What you need to do
Extract the first line through the line containing "EDGE_ROUND = 0.001" from the listing below, exactly as written.

====== Record extracts ======

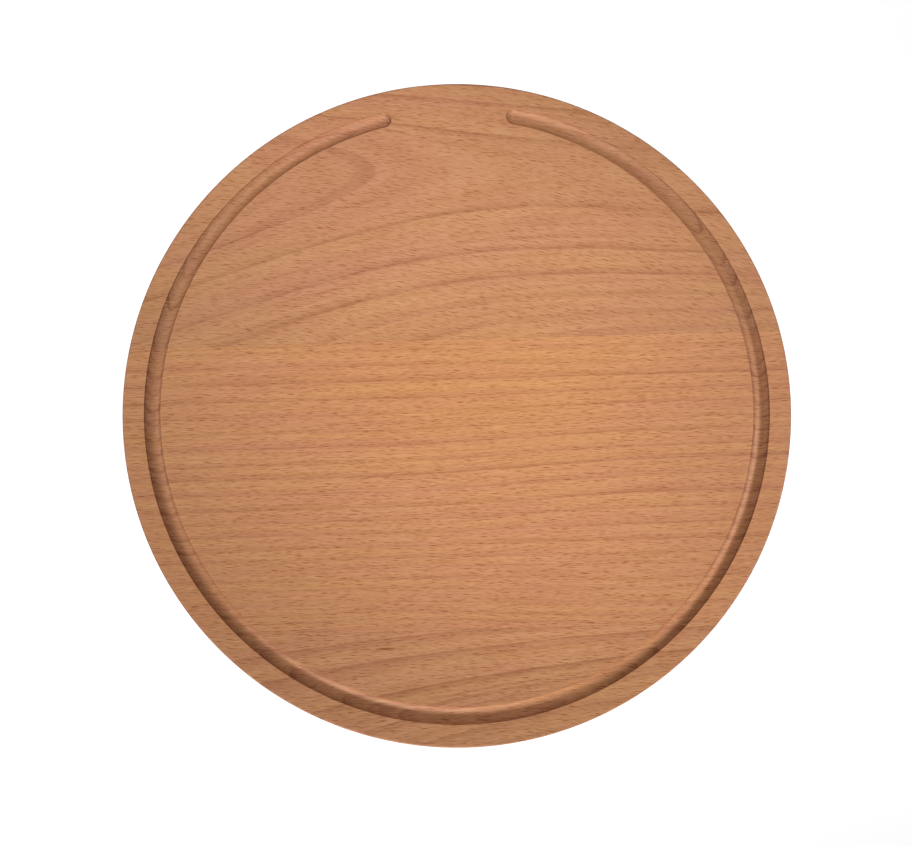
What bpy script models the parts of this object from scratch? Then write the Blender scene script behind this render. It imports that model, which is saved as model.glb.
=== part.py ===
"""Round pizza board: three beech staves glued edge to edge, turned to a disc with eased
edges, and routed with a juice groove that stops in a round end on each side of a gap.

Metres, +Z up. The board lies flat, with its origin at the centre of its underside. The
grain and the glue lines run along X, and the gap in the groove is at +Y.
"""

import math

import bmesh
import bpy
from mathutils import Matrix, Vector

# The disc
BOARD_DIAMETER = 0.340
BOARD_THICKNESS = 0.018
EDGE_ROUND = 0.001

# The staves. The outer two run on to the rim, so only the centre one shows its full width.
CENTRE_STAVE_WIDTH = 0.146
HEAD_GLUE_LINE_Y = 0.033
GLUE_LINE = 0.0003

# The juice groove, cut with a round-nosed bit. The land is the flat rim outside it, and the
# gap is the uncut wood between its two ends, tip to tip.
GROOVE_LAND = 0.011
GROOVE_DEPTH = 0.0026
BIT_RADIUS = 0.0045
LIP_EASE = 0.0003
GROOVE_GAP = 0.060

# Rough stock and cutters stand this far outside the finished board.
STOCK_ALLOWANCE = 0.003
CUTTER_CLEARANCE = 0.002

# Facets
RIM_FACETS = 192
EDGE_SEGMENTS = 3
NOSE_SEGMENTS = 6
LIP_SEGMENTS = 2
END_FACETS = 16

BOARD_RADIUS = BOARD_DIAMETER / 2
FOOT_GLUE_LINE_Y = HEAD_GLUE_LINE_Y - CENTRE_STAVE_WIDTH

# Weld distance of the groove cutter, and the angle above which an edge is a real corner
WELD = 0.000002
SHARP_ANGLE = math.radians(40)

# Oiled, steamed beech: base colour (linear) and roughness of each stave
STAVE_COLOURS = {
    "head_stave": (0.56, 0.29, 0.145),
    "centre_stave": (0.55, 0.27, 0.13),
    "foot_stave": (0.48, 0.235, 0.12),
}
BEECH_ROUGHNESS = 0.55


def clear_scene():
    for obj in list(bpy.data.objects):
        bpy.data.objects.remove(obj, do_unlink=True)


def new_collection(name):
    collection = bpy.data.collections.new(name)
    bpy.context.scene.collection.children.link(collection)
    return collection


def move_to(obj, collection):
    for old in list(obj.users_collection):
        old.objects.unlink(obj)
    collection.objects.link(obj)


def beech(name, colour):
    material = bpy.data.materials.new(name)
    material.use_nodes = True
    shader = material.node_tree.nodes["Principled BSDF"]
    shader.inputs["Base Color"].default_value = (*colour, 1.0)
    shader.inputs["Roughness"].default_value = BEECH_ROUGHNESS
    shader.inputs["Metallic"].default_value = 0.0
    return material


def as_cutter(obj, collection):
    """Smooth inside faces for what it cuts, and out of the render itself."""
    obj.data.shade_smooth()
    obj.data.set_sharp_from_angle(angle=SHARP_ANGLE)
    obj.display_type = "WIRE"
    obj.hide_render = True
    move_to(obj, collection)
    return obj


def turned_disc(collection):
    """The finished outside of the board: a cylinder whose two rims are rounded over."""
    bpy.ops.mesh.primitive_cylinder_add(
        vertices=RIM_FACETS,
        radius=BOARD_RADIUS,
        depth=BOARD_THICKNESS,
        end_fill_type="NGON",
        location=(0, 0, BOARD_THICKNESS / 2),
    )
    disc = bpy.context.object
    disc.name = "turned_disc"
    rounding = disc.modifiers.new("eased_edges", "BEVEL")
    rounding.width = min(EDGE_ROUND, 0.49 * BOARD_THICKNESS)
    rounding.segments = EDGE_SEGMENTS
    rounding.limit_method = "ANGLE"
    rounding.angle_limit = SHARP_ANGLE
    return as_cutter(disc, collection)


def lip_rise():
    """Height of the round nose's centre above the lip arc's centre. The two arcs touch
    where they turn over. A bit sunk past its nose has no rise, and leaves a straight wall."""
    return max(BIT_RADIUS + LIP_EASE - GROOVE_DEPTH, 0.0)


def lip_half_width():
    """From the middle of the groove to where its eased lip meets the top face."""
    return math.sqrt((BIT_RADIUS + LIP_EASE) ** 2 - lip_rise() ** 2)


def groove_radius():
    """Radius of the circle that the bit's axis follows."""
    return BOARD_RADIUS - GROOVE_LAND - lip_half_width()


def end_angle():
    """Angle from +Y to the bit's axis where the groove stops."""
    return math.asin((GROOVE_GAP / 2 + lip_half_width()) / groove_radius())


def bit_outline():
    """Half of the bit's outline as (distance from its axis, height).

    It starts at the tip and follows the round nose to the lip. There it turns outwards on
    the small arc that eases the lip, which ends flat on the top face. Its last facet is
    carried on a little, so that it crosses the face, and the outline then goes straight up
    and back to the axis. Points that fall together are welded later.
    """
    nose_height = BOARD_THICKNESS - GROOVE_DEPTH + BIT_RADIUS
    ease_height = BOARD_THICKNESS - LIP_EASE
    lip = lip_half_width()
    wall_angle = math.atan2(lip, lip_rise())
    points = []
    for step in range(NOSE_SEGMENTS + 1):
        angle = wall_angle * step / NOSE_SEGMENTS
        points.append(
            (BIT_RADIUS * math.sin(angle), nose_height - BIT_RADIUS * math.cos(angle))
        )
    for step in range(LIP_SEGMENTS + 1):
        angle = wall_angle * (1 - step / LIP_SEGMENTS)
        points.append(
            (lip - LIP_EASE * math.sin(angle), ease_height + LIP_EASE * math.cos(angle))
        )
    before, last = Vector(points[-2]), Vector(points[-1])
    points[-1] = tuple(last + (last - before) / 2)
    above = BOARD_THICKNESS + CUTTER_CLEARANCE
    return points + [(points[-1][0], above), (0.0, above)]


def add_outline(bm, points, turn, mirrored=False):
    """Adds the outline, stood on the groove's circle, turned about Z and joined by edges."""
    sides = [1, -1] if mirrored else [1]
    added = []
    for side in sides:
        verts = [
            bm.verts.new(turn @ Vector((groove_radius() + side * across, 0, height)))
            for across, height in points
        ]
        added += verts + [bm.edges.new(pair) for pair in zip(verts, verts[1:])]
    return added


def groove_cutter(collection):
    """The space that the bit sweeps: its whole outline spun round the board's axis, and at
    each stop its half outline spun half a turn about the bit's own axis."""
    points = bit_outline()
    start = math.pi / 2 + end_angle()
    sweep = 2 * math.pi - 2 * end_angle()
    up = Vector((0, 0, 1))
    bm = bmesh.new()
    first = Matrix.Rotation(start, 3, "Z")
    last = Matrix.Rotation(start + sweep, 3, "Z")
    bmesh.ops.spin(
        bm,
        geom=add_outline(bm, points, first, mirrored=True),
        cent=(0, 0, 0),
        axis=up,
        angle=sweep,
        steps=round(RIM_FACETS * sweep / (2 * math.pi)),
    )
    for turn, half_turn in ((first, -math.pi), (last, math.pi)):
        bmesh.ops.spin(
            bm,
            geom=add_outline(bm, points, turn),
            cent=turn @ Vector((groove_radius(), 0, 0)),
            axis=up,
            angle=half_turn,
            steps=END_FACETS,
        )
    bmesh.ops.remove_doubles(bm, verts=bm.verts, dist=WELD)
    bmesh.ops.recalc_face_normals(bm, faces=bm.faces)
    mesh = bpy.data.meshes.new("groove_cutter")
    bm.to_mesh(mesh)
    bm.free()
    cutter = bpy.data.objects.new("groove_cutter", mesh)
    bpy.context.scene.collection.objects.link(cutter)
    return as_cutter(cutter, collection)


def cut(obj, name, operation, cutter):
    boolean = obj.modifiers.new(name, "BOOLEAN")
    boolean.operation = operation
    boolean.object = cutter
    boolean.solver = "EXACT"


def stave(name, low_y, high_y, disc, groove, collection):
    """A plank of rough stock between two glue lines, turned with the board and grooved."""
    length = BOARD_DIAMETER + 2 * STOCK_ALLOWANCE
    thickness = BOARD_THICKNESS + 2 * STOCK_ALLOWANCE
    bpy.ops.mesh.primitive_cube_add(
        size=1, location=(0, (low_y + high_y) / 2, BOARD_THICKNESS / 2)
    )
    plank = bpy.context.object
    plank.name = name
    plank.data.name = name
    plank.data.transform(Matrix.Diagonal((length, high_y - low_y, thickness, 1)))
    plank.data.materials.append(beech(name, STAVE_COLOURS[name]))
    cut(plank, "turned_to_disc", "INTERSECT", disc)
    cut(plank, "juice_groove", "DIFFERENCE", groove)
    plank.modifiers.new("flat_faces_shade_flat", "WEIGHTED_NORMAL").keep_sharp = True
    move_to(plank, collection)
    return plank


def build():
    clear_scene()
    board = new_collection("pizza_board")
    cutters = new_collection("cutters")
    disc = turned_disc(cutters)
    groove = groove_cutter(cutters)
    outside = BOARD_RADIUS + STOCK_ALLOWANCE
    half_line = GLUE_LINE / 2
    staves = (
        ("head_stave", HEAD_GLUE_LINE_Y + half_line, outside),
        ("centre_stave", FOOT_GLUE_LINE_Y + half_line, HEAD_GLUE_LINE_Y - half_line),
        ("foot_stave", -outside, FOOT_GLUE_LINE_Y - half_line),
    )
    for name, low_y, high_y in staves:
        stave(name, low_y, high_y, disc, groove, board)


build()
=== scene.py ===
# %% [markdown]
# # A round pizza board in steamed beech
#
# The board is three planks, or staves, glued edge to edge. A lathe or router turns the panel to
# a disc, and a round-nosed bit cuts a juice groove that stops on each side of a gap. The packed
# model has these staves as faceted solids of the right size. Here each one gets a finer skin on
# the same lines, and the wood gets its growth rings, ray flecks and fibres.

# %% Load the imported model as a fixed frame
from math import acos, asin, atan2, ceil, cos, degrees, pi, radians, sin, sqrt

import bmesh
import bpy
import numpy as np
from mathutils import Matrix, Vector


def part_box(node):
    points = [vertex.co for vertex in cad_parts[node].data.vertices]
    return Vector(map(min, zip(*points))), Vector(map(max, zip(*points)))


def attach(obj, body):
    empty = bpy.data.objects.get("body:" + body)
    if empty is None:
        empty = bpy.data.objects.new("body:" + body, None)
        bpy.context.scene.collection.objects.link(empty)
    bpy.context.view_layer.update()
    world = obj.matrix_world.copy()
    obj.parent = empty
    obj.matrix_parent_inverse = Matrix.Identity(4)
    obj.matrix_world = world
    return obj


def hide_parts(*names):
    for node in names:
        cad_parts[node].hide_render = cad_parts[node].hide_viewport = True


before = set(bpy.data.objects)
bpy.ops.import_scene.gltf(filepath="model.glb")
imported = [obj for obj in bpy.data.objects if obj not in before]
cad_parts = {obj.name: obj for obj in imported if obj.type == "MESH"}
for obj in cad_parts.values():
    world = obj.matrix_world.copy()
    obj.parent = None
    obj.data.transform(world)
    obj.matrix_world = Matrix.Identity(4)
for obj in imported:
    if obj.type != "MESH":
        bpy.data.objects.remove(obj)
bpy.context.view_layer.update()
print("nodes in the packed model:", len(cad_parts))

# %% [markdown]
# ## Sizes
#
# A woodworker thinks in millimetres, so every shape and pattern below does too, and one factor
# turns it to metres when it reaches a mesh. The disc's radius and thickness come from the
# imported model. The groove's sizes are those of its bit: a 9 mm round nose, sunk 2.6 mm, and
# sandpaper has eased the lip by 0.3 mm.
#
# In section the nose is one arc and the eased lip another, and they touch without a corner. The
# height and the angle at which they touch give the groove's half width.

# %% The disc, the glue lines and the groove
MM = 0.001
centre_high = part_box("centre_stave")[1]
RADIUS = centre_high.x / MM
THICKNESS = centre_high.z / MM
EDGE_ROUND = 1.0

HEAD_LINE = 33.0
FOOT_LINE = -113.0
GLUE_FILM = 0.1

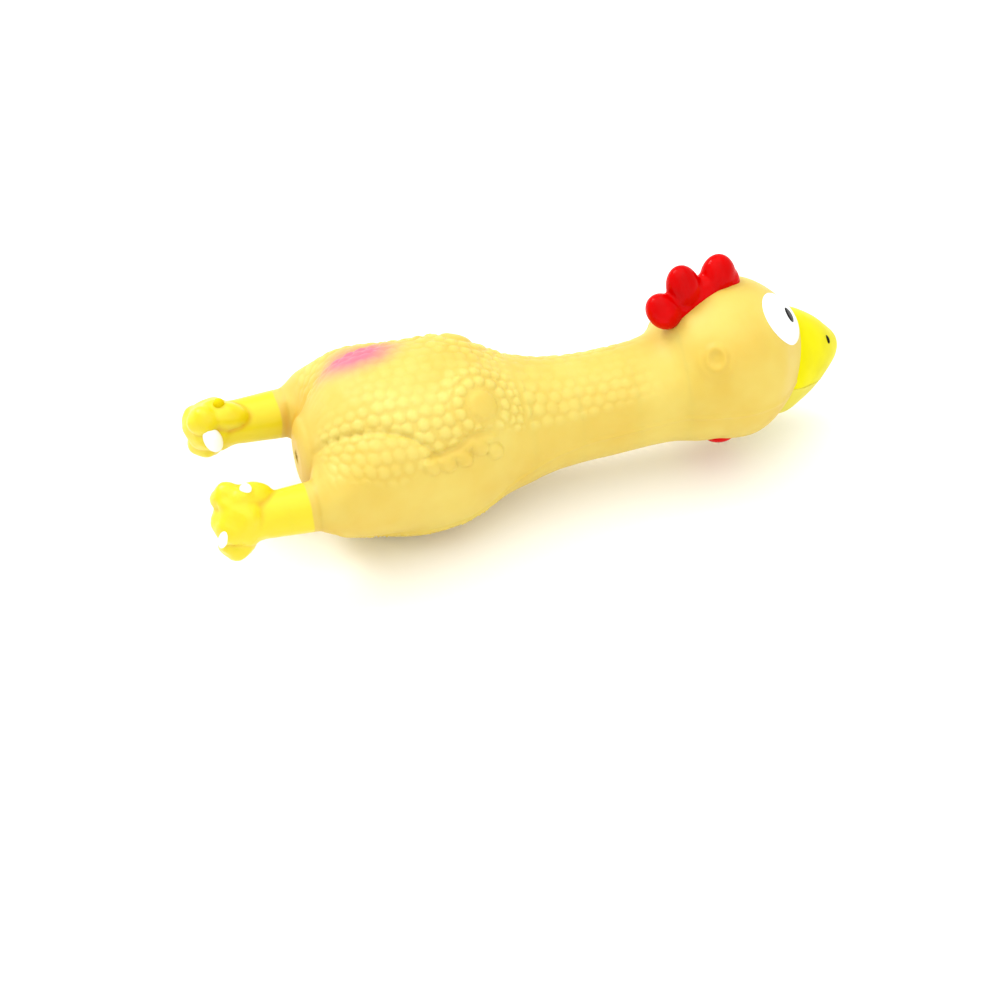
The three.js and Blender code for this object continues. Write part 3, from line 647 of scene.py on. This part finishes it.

======

Expected output
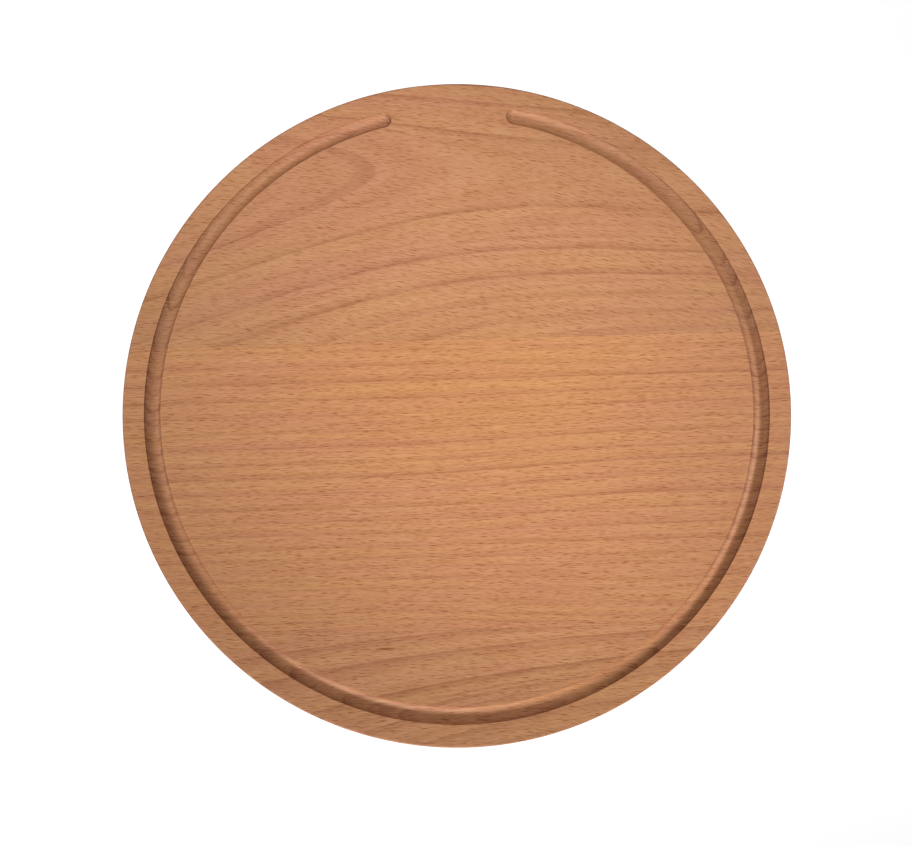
What bpy script models the parts of this object from scratch? Then write the Blender scene script behind this render. It imports that model, which is saved as model.glb.
=== part.py ===
"""Round pizza board: three beech staves glued edge to edge, turned to a disc with eased
edges, and routed with a juice groove that stops in a round end on each side of a gap.

Metres, +Z up. The board lies flat, with its origin at the centre of its underside. The
grain and the glue lines run along X, and the gap in the groove is at +Y.
"""

import math

import bmesh
import bpy
from mathutils import Matrix, Vector

# The disc
BOARD_DIAMETER = 0.340
BOARD_THICKNESS = 0.018
EDGE_ROUND = 0.001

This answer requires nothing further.